Shapiro: Higher Taxes Stymie Innovation
Steven Hill’s plea for the United States to adopt European-style higher taxes in return for European-style social services (“Are Americans Getting Their Money’s Worth?” Guest Observer, April 15) would lead to disastrously harmful tax policies. But more importantly, it would destroy the very things that make us great as Americans.
First, the current American tax system favors investment and innovation. By comparison, many European countries penalize successful entrepreneurs by taxing more than 50 percent of personal income and imposing an onerous value-added tax. The predictable result is that in almost every area of innovation (the Internet, semiconductors, information technology, medical products and biotechnology), Europe severely trails the United States in the number of innovations. Can you even name five innovative European companies? In addition, our tax system fosters economic prosperity. From 1982 to 2007, the U.S. created 45 million new jobs, compared with fewer than 10 million in Europe, while the U.S. economy has grown more than one-third faster over the last two decades, according to the Bureau of Labor Statistics.

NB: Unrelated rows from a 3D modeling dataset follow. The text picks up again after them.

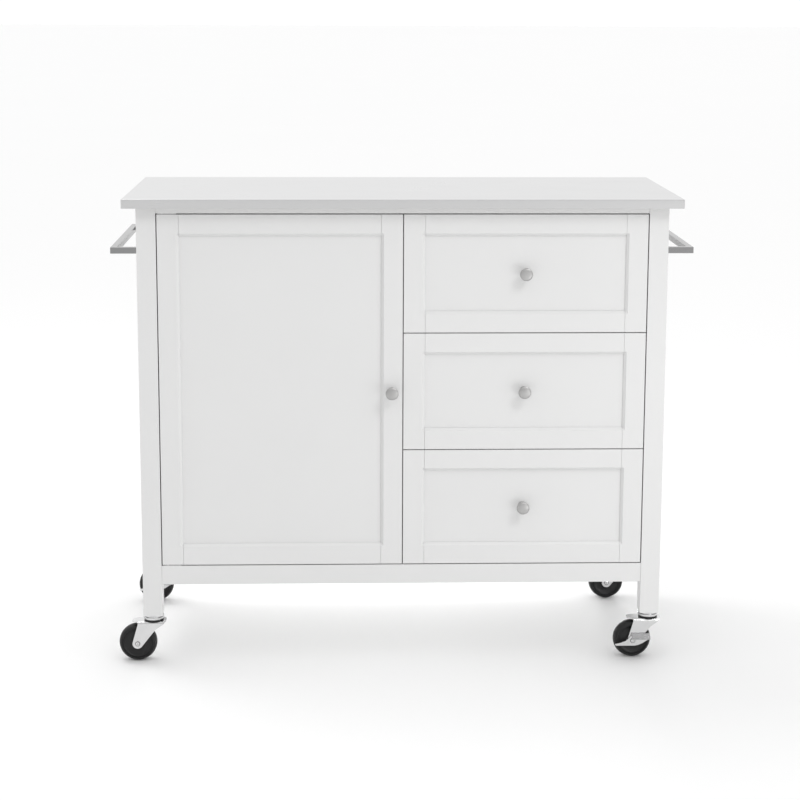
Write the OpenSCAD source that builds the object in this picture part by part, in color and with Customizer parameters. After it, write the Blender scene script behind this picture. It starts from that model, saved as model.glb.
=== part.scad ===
// Kitchen island cart on four swivel casters: a steel-topped cabinet with one door and three drawers.
// Millimetres, +Z up, front towards -Y. The origin is on the floor under the middle of the worktop.

/* [Worktop] */
// Width of the worktop
top_w = 1092; // [1060:2:1160]
// Depth of the worktop
top_d = 457; // [440:1:500]
// Height of the worktop above the floor
top_z = 940; // [900:1:960]
// Thickness of the worktop's edge
top_t = 18; // [14:1:30]
// Thickness of the folded steel sheet
sheet_t = 1.2; // [0.8:0.1:2]

/* [Cabinet] */
// Width over the posts
body_w = 1040; // [1000:2:1040]
// Depth over the posts
body_d = 411; // [400:1:420]
// Side of each square post
post = 38; // [32:1:45]
// Height of the posts' feet above the floor
foot_z = 96; // [94:1:110]
// Height of the bottom rail's lower edge
rail_z = 162; // [150:1:180]
// Height of the bottom rail
rail_h = 39; // [30:1:50]
// Thickness of the front top rail
top_rail_t = 12; // [10:1:20]
// Thickness of the side, back, bottom and divider panels
panel_t = 15; // [12:1:18]
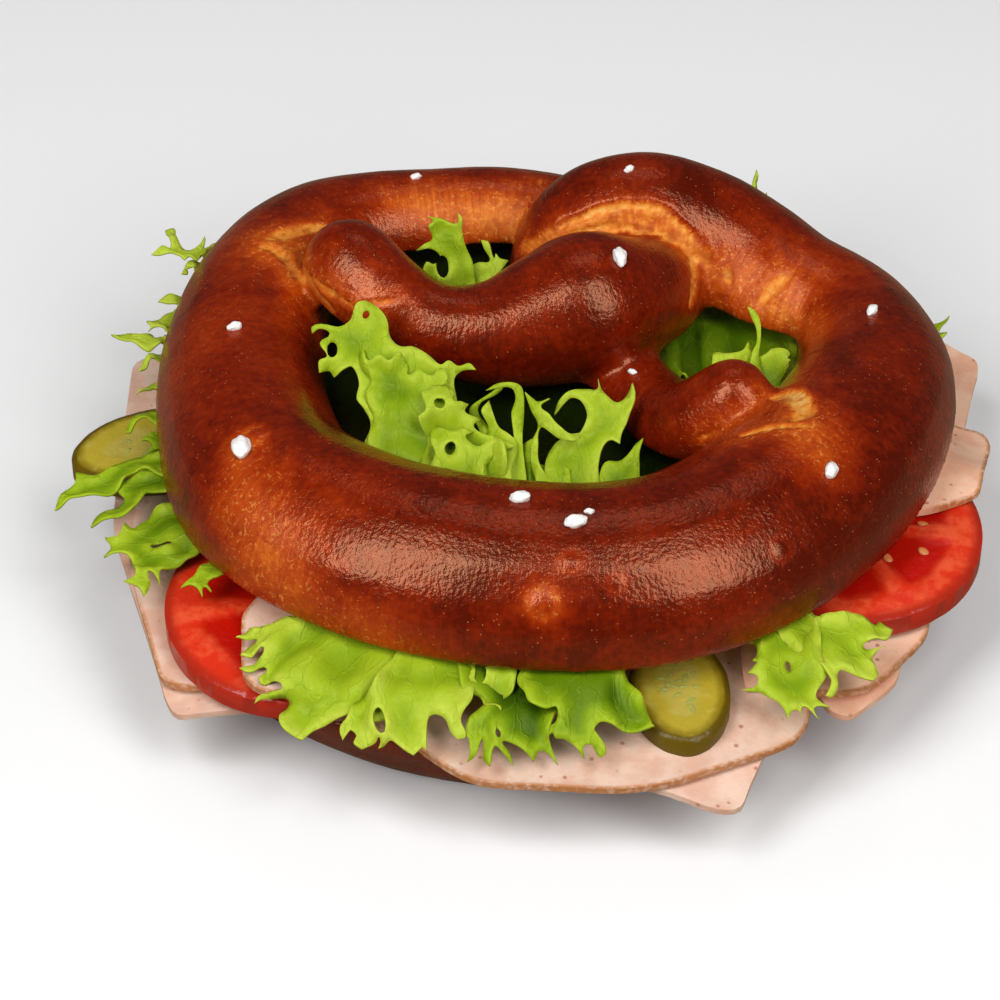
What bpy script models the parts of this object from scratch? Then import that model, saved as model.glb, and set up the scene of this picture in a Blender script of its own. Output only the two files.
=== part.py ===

Second, American tax revenue funds different priorities than European tax revenue. We have the world’s best university system as well as the best services for large numbers of non-working poor. American military power stands alone as the world’s bulwark against terrorism, oppression and heavily armed rogue states. What does Europe have? Better public transportation.
Third, Mr. Hill’s view that Europeans get better health care is factually wrong. When facing life-threatening diseases, the world’s wealthy come to the U.S. because we offer the best health care. Europeans ration even basic medical services: They have fewer doctors proportionally and limit doctor education and training. American doctors have deeper, more hands-on and extensive training and they must compete with each other for reputation and patients. American doctors dominate the world’s medical journals and have produced more breakthroughs in almost every field of medicine. American health care should cost more — it is much better. Mr. Hill’s argument that America has inferior medical care because we have higher infant mortality, lower birth weight and lower life expectancy is misleading. These are not valid measures of health care; they result from American lifestyle choices. Americans eat more unhealthy food, exercise less and have a higher rate of teenage pregnancy. On measures where doctors matter, such as breast cancer survival rates, we are top in the world.
I admire Europe for its culture, food, history and our shared commitment to democracy and opposition to oppression. But the American secret sauce is innovation. If we adopt European-style taxation and big government policies, we will diminish America’s innovative edge and hurt our economy. We cannot afford to take on higher European-style taxes, provide European-style cradle-to-grave services and keep current American priorities. Our economy will collapse on itself.
Gary Shapiro is president and CEO of the Consumer Electronics Association.